A for Athens rooftop bar


In Monastiraki square with spectacular views. Often crowded with tourist but offers an amazing
face to face view of the Acropolis. On the top floor, they created an urban terrace with the most stunning view to the Acropolis, Plaka and Monastiraki Square.

This is an ideal place to have your breakfast in the morning or enjoy their house special cocktails at night. Their minimal design is set to enhance your viewing experience and their menu is created with special care with emphasis on local and healthy ingredients.

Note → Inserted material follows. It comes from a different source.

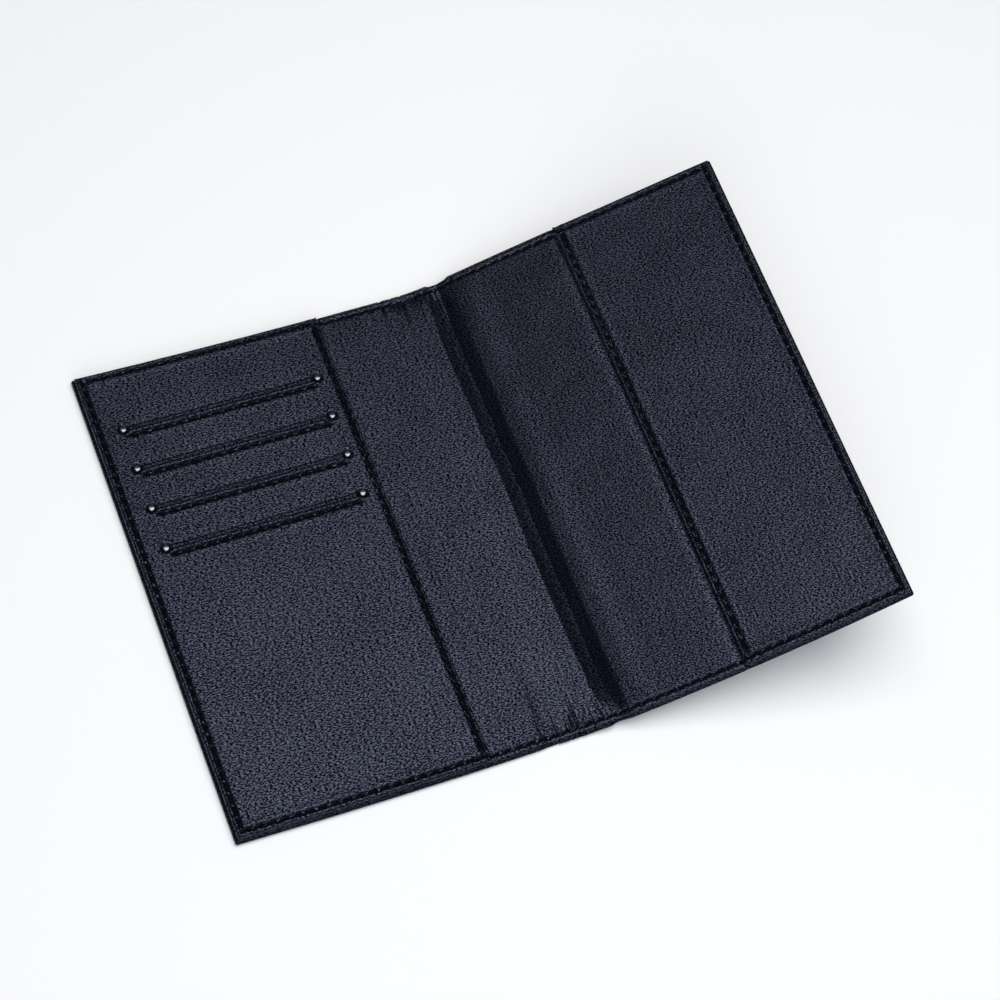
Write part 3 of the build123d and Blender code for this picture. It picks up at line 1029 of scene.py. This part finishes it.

their barista coffee is superb. 

Coffee Island

 

You can enjoy their unique Arabica specialty coffee in any of their 151 Coffee Island Coffee Shops. You can also find freshly made coffee beans for your home. You can order a coffee with delivery or simply stop by their shop and order a take away cup. Their coffee is simply amazing. 

Catch Bus X95 from Airport or Holiday Inn Athens Attica Airport Hotel into the city to Monastiraki Square Cost: EUR 6 per person (single trip)

Divani Caravel


Centrally located in Kaisariani, within a 10 minute drive or 35 minute walk of Syntagma Square and Temple of Olympian Zeus. This 5-star hotel is perfectly situated at 3.3 km from the Acropolis and 3.7 km from the Parthenon. 

Their rooftop bar and pool offers superb views of the city and the Acropolis, especially at night, while enjoying a meal and a cocktail.